Do this:
Every entry needs to be printed exactly, please.

Provided entries:
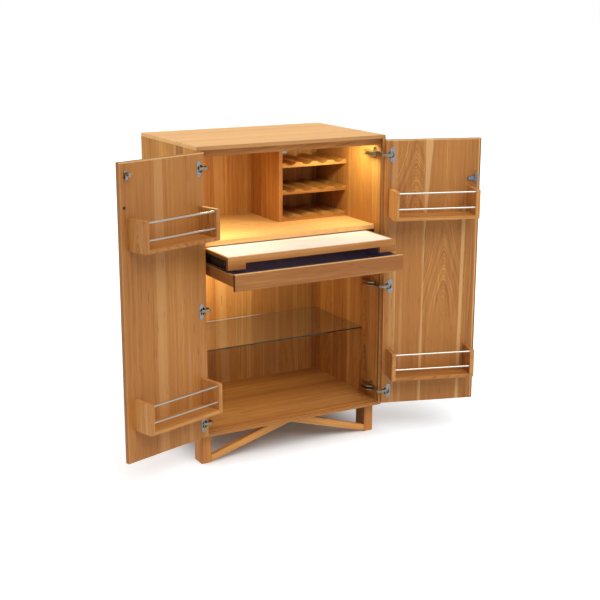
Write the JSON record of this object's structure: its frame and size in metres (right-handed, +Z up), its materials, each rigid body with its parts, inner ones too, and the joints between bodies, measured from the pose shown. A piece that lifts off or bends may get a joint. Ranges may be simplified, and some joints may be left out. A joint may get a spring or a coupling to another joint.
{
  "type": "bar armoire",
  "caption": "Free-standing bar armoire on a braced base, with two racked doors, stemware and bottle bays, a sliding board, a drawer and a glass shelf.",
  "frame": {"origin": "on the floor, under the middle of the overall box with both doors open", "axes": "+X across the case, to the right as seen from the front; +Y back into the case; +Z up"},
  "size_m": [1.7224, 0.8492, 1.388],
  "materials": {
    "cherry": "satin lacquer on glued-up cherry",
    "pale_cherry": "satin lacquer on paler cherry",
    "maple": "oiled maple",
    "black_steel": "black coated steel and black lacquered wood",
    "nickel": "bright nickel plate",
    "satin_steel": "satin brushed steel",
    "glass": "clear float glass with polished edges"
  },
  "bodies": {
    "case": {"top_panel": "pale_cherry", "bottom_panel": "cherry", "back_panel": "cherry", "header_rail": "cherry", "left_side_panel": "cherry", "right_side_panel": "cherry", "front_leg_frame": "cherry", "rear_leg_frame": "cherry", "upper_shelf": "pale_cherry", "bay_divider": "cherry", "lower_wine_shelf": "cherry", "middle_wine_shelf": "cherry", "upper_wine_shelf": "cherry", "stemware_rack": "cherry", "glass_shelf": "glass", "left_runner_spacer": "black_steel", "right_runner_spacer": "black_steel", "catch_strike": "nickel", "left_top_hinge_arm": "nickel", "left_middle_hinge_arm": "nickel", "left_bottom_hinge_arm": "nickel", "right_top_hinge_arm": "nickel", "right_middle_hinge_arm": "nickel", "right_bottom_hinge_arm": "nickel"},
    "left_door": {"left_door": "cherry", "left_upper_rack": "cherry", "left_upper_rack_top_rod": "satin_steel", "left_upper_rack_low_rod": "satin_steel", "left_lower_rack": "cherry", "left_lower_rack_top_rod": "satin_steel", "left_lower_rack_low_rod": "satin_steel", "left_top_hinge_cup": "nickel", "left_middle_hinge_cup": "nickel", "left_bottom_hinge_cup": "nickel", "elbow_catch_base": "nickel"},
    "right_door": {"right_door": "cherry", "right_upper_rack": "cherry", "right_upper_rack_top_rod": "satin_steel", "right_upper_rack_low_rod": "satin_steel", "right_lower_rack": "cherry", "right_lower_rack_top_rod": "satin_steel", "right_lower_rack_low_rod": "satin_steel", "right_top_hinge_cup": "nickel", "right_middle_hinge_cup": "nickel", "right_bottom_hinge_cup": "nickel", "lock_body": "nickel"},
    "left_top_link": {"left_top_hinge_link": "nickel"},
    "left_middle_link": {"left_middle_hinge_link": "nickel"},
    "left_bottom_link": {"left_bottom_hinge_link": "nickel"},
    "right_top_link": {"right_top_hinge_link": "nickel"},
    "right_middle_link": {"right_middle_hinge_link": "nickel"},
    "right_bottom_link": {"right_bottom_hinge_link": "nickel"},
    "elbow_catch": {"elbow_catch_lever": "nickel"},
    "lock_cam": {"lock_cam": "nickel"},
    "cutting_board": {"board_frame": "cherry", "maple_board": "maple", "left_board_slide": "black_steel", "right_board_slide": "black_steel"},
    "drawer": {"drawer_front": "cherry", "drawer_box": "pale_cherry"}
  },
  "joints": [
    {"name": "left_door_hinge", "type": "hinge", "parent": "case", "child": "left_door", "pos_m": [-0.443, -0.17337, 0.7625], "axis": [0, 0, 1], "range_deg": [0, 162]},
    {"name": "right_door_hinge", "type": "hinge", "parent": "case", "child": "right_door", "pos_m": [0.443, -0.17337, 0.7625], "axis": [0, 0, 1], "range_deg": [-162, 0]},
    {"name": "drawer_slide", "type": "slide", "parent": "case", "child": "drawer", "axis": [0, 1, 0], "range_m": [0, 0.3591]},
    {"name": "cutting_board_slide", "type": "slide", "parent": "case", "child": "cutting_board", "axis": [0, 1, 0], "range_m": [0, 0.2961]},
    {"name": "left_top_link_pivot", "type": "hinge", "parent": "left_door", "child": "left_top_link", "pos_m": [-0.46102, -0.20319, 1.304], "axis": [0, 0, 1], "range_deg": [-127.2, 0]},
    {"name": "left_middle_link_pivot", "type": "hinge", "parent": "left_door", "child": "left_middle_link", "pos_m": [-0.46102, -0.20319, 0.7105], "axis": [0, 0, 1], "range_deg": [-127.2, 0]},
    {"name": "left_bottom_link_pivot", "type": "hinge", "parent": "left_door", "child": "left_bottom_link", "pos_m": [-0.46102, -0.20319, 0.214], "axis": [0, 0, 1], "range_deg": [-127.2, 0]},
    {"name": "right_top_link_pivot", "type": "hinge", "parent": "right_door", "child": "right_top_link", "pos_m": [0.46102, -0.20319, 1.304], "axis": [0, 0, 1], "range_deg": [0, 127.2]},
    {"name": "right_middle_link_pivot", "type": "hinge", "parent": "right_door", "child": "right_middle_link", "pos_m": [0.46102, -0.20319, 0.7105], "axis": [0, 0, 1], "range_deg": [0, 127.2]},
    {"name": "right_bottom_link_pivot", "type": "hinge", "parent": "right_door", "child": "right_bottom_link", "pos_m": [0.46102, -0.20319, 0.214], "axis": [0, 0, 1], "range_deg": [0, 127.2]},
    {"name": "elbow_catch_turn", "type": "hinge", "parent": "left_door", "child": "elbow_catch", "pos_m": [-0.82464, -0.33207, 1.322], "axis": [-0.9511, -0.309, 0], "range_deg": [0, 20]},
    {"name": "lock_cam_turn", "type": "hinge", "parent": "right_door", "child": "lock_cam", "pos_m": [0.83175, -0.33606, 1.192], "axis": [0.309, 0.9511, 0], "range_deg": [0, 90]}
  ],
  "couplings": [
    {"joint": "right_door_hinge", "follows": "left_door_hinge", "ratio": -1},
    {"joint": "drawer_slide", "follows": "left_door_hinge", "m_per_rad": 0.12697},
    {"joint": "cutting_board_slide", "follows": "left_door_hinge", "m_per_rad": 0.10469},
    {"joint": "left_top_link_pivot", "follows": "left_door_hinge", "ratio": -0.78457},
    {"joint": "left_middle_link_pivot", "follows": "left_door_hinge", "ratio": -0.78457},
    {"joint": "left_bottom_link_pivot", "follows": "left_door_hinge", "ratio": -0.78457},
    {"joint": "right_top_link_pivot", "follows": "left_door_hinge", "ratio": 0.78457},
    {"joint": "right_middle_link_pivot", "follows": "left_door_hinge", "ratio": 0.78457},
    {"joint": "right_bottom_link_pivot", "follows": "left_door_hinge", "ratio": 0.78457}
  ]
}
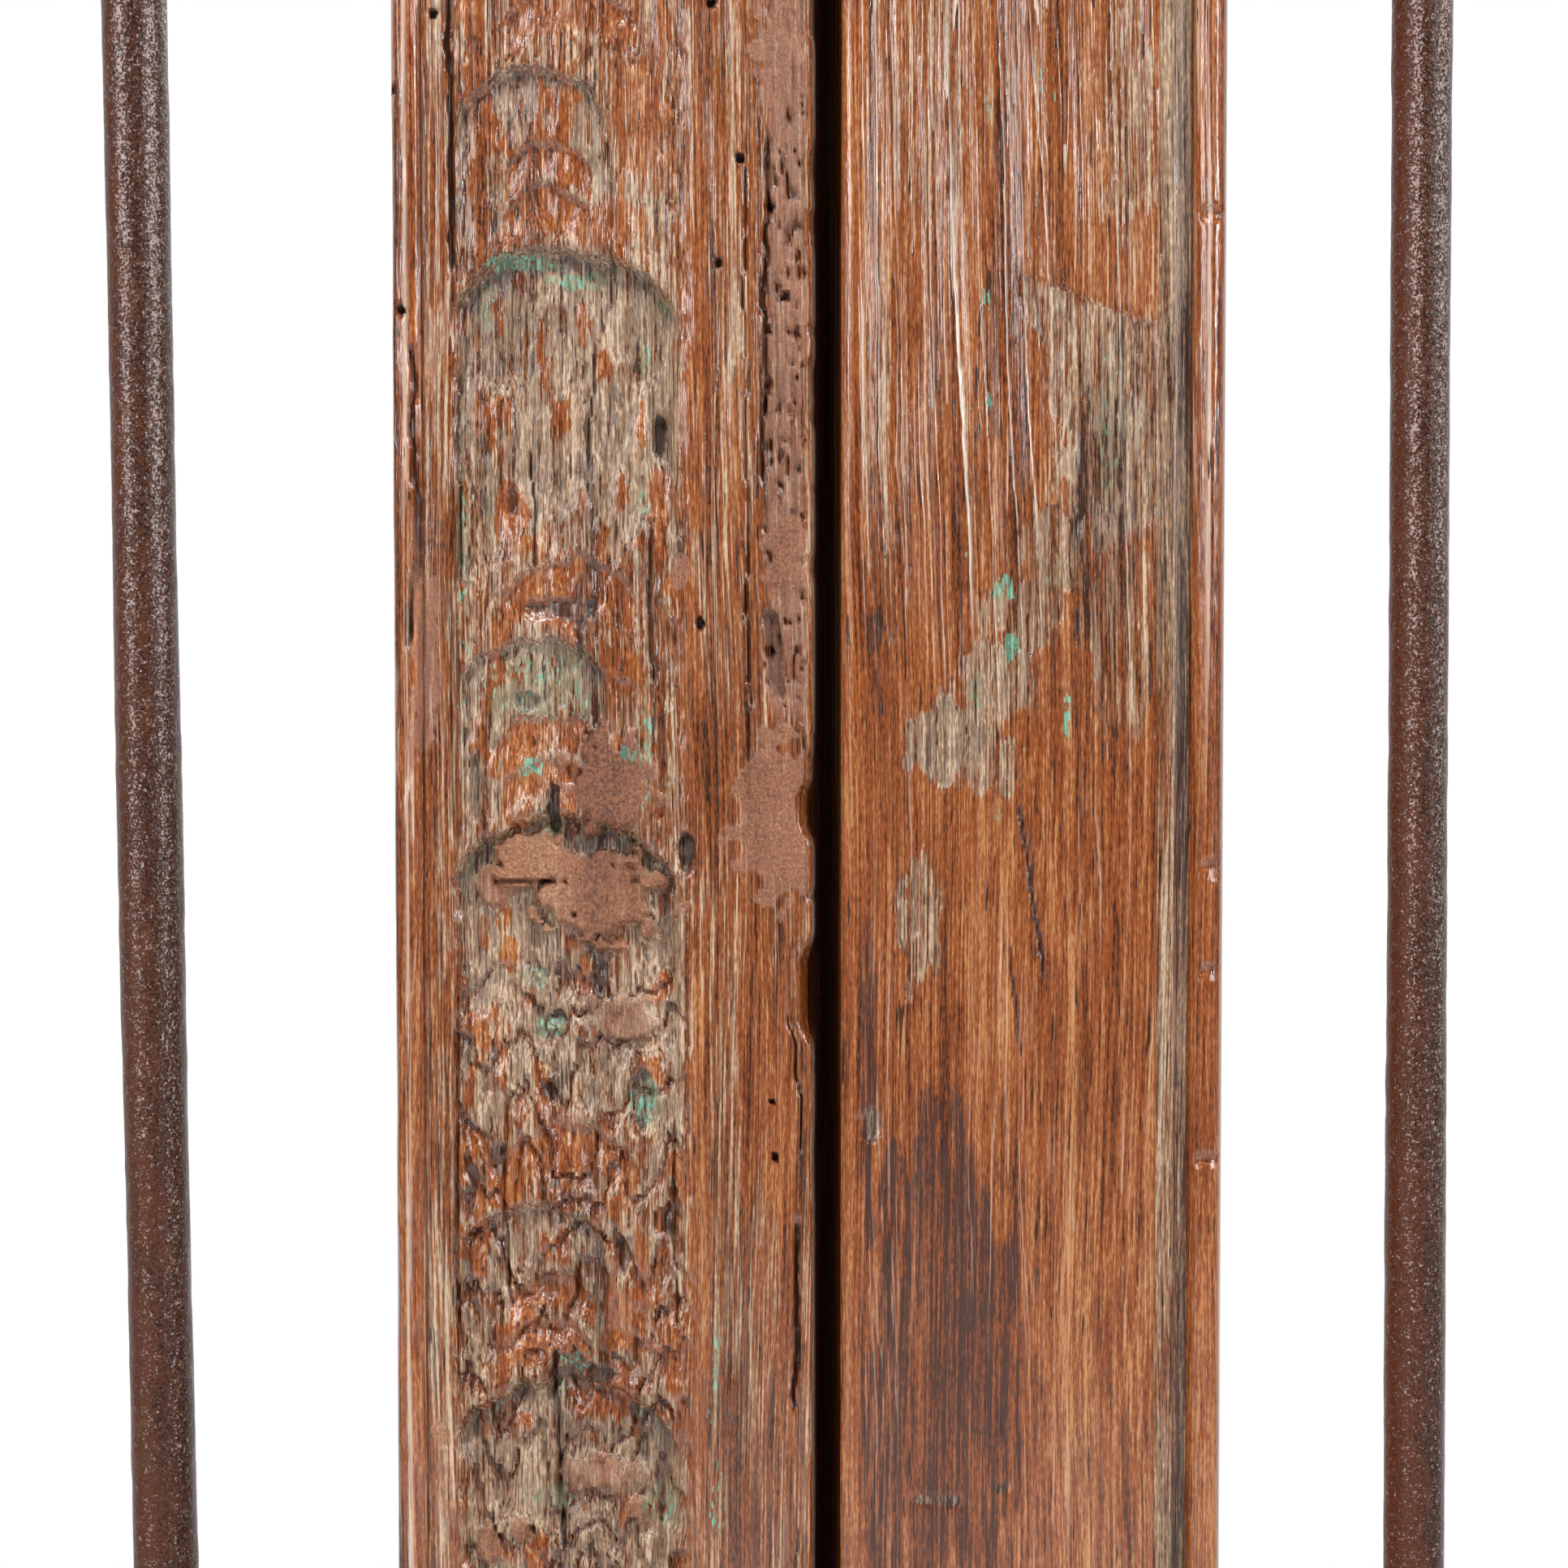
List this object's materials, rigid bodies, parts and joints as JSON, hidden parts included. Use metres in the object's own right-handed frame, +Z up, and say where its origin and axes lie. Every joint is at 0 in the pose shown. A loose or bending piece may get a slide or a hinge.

Answer to this exercise:
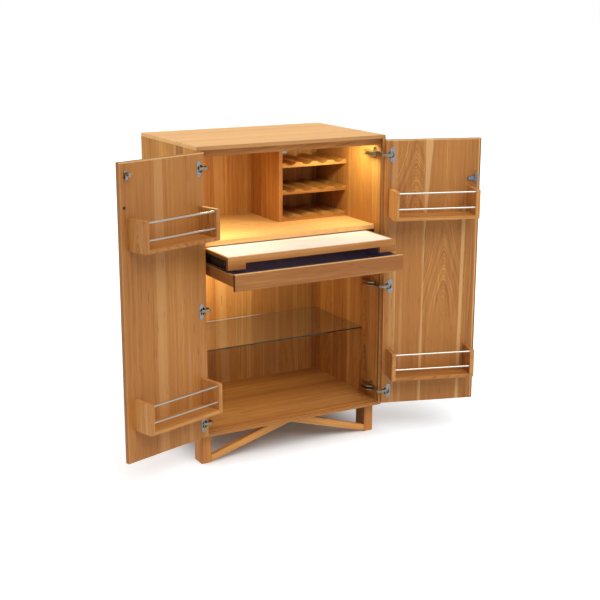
Write the JSON record of this object's structure: its frame and size in metres (right-handed, +Z up), its materials, each rigid body with its parts, inner ones too, and the joints between bodies, measured from the pose shown. A piece that lifts off or bends may get a joint. Ranges may be simplified, and some joints may be left out. A joint may get a spring or a coupling to another joint.
{
  "type": "bar armoire",
  "caption": "Free-standing bar armoire on a braced base, with two racked doors, stemware and bottle bays, a sliding board, a drawer and a glass shelf.",
  "frame": {"origin": "on the floor, under the middle of the overall box with both doors open", "axes": "+X across the case, to the right as seen from the front; +Y back into the case; +Z up"},
  "size_m": [1.7224, 0.8492, 1.388],
  "materials": {
    "cherry": "satin lacquer on glued-up cherry",
    "pale_cherry": "satin lacquer on paler cherry",
    "maple": "oiled maple",
    "black_steel": "black coated steel and black lacquered wood",
    "nickel": "bright nickel plate",
    "satin_steel": "satin brushed steel",
    "glass": "clear float glass with polished edges"
  },
  "bodies": {
    "case": {"top_panel": "pale_cherry", "bottom_panel": "cherry", "back_panel": "cherry", "header_rail": "cherry", "left_side_panel": "cherry", "right_side_panel": "cherry", "front_leg_frame": "cherry", "rear_leg_frame": "cherry", "upper_shelf": "pale_cherry", "bay_divider": "cherry", "lower_wine_shelf": "cherry", "middle_wine_shelf": "cherry", "upper_wine_shelf": "cherry", "stemware_rack": "cherry", "glass_shelf": "glass", "left_runner_spacer": "black_steel", "right_runner_spacer": "black_steel", "catch_strike": "nickel", "left_top_hinge_arm": "nickel", "left_middle_hinge_arm": "nickel", "left_bottom_hinge_arm": "nickel", "right_top_hinge_arm": "nickel", "right_middle_hinge_arm": "nickel", "right_bottom_hinge_arm": "nickel"},
    "left_door": {"left_door": "cherry", "left_upper_rack": "cherry", "left_upper_rack_top_rod": "satin_steel", "left_upper_rack_low_rod": "satin_steel", "left_lower_rack": "cherry", "left_lower_rack_top_rod": "satin_steel", "left_lower_rack_low_rod": "satin_steel", "left_top_hinge_cup": "nickel", "left_middle_hinge_cup": "nickel", "left_bottom_hinge_cup": "nickel", "elbow_catch_base": "nickel"},
    "right_door": {"right_door": "cherry", "right_upper_rack": "cherry", "right_upper_rack_top_rod": "satin_steel", "right_upper_rack_low_rod": "satin_steel", "right_lower_rack": "cherry", "right_lower_rack_top_rod": "satin_steel", "right_lower_rack_low_rod": "satin_steel", "right_top_hinge_cup": "nickel", "right_middle_hinge_cup": "nickel", "right_bottom_hinge_cup": "nickel", "lock_body": "nickel"},
    "left_top_link": {"left_top_hinge_link": "nickel"},
    "left_middle_link": {"left_middle_hinge_link": "nickel"},
    "left_bottom_link": {"left_bottom_hinge_link": "nickel"},
    "right_top_link": {"right_top_hinge_link": "nickel"},
    "right_middle_link": {"right_middle_hinge_link": "nickel"},
    "right_bottom_link": {"right_bottom_hinge_link": "nickel"},
    "elbow_catch": {"elbow_catch_lever": "nickel"},
    "lock_cam": {"lock_cam": "nickel"},
    "cutting_board": {"board_frame": "cherry", "maple_board": "maple", "left_board_slide": "black_steel", "right_board_slide": "black_steel"},
    "drawer": {"drawer_front": "cherry", "drawer_box": "pale_cherry"}
  },
  "joints": [
    {"name": "left_door_hinge", "type": "hinge", "parent": "case", "child": "left_door", "pos_m": [-0.443, -0.17337, 0.7625], "axis": [0, 0, 1], "range_deg": [0, 162]},
    {"name": "right_door_hinge", "type": "hinge", "parent": "case", "child": "right_door", "pos_m": [0.443, -0.17337, 0.7625], "axis": [0, 0, 1], "range_deg": [-162, 0]},
    {"name": "drawer_slide", "type": "slide", "parent": "case", "child": "drawer", "axis": [0, 1, 0], "range_m": [0, 0.3591]},
    {"name": "cutting_board_slide", "type": "slide", "parent": "case", "child": "cutting_board", "axis": [0, 1, 0], "range_m": [0, 0.2961]},
    {"name": "left_top_link_pivot", "type": "hinge", "parent": "left_door", "child": "left_top_link", "pos_m": [-0.46102, -0.20319, 1.304], "axis": [0, 0, 1], "range_deg": [-127.2, 0]},
    {"name": "left_middle_link_pivot", "type": "hinge", "parent": "left_door", "child": "left_middle_link", "pos_m": [-0.46102, -0.20319, 0.7105], "axis": [0, 0, 1], "range_deg": [-127.2, 0]},
    {"name": "left_bottom_link_pivot", "type": "hinge", "parent": "left_door", "child": "left_bottom_link", "pos_m": [-0.46102, -0.20319, 0.214], "axis": [0, 0, 1], "range_deg": [-127.2, 0]},
    {"name": "right_top_link_pivot", "type": "hinge", "parent": "right_door", "child": "right_top_link", "pos_m": [0.46102, -0.20319, 1.304], "axis": [0, 0, 1], "range_deg": [0, 127.2]},
    {"name": "right_middle_link_pivot", "type": "hinge", "parent": "right_door", "child": "right_middle_link", "pos_m": [0.46102, -0.20319, 0.7105], "axis": [0, 0, 1], "range_deg": [0, 127.2]},
    {"name": "right_bottom_link_pivot", "type": "hinge", "parent": "right_door", "child": "right_bottom_link", "pos_m": [0.46102, -0.20319, 0.214], "axis": [0, 0, 1], "range_deg": [0, 127.2]},
    {"name": "elbow_catch_turn", "type": "hinge", "parent": "left_door", "child": "elbow_catch", "pos_m": [-0.82464, -0.33207, 1.322], "axis": [-0.9511, -0.309, 0], "range_deg": [0, 20]},
    {"name": "lock_cam_turn", "type": "hinge", "parent": "right_door", "child": "lock_cam", "pos_m": [0.83175, -0.33606, 1.192], "axis": [0.309, 0.9511, 0], "range_deg": [0, 90]}
  ],
  "couplings": [
    {"joint": "right_door_hinge", "follows": "left_door_hinge", "ratio": -1},
    {"joint": "drawer_slide", "follows": "left_door_hinge", "m_per_rad": 0.12697},
    {"joint": "cutting_board_slide", "follows": "left_door_hinge", "m_per_rad": 0.10469},
    {"joint": "left_top_link_pivot", "follows": "left_door_hinge", "ratio": -0.78457},
    {"joint": "left_middle_link_pivot", "follows": "left_door_hinge", "ratio": -0.78457},
    {"joint": "left_bottom_link_pivot", "follows": "left_door_hinge", "ratio": -0.78457},
    {"joint": "right_top_link_pivot", "follows": "left_door_hinge", "ratio": 0.78457},
    {"joint": "right_middle_link_pivot", "follows": "left_door_hinge", "ratio": 0.78457},
    {"joint": "right_bottom_link_pivot", "follows": "left_door_hinge", "ratio": 0.78457}
  ]
}
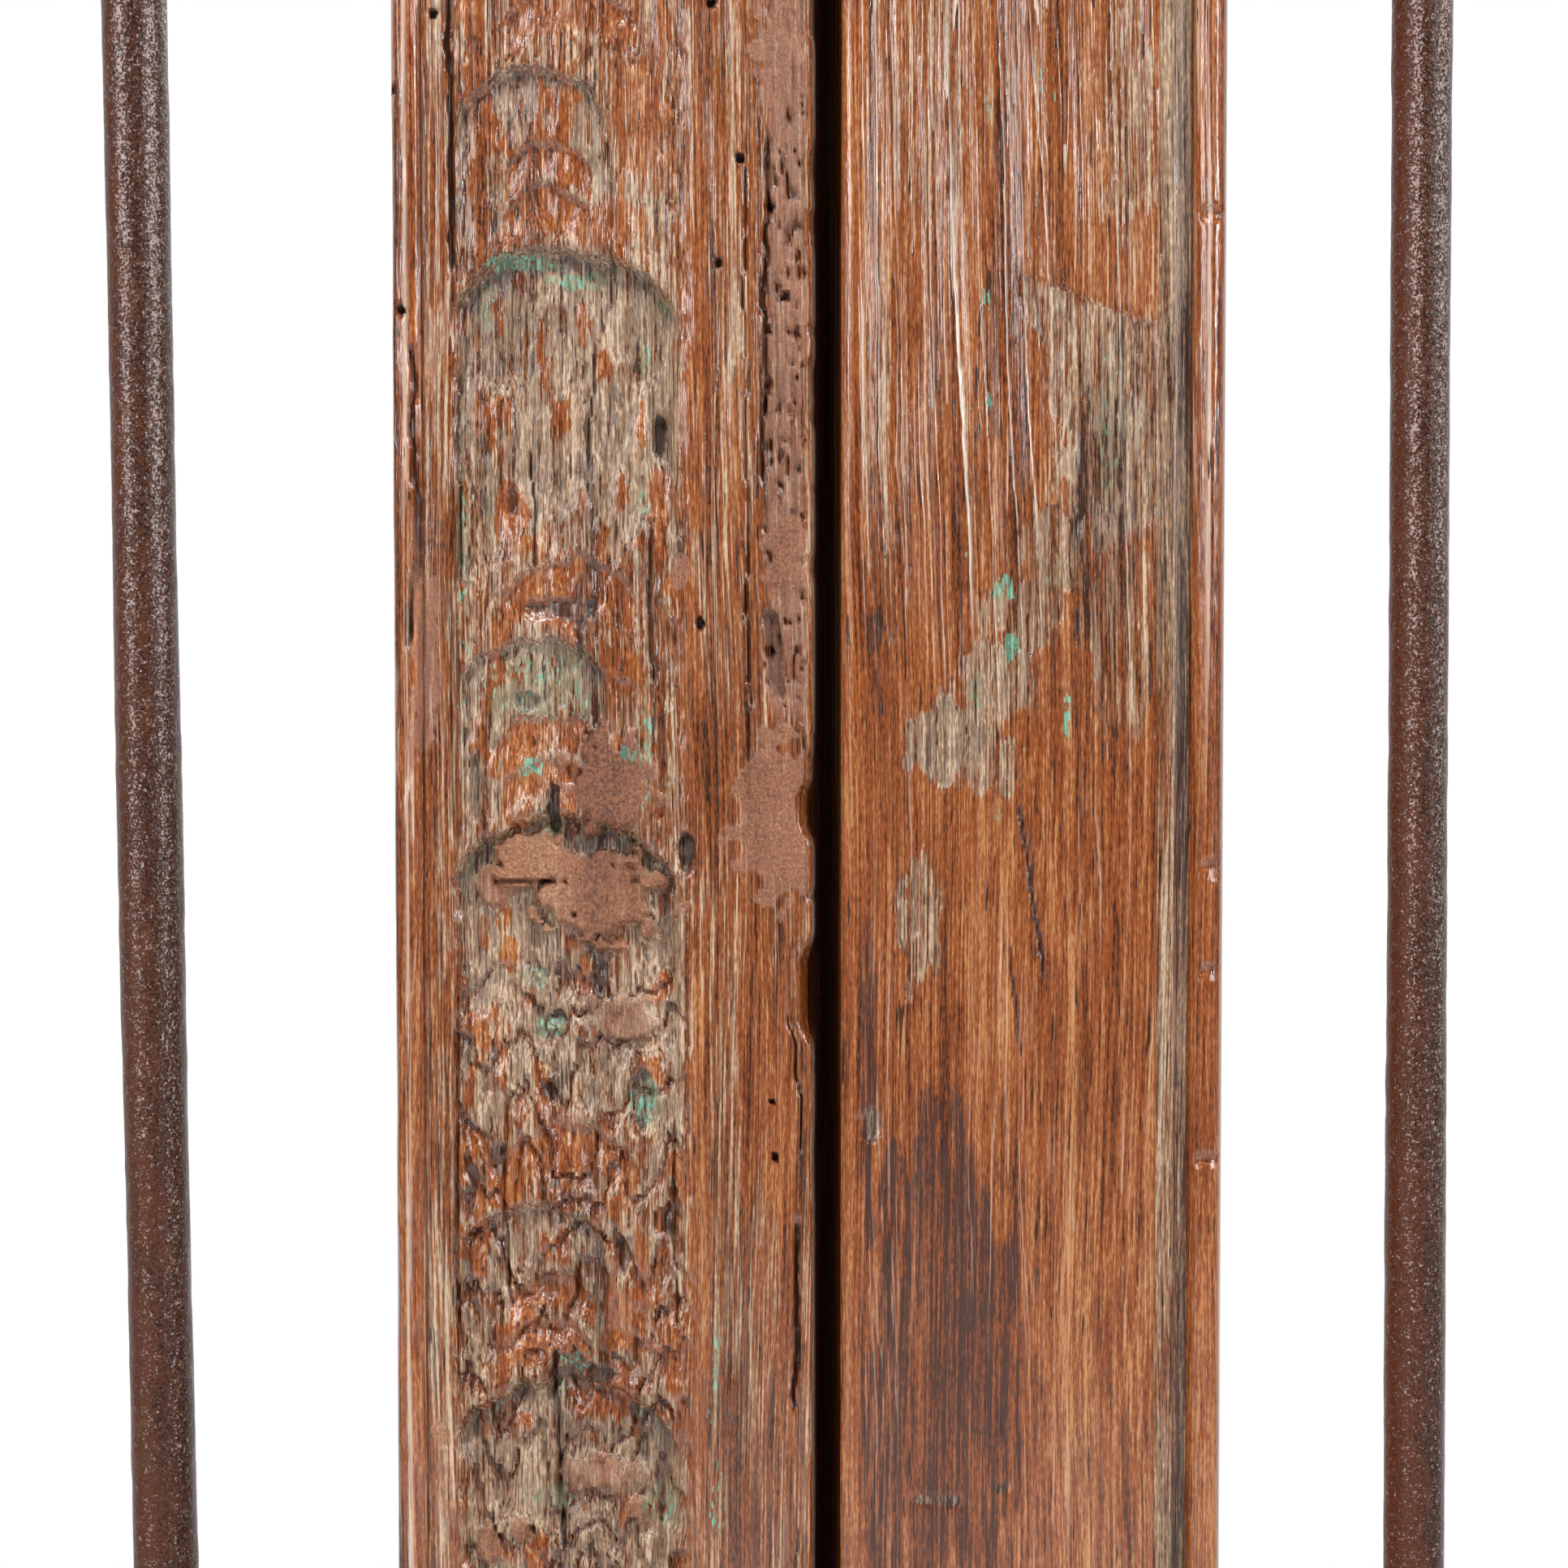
List this object's materials, rigid bodies, parts and joints as JSON, hidden parts included. Use metres in the object's own right-handed frame, +Z up, and say where its origin and axes lie. Every joint is at 0 in the pose shown. A loose or bending piece may get a slide or a hinge.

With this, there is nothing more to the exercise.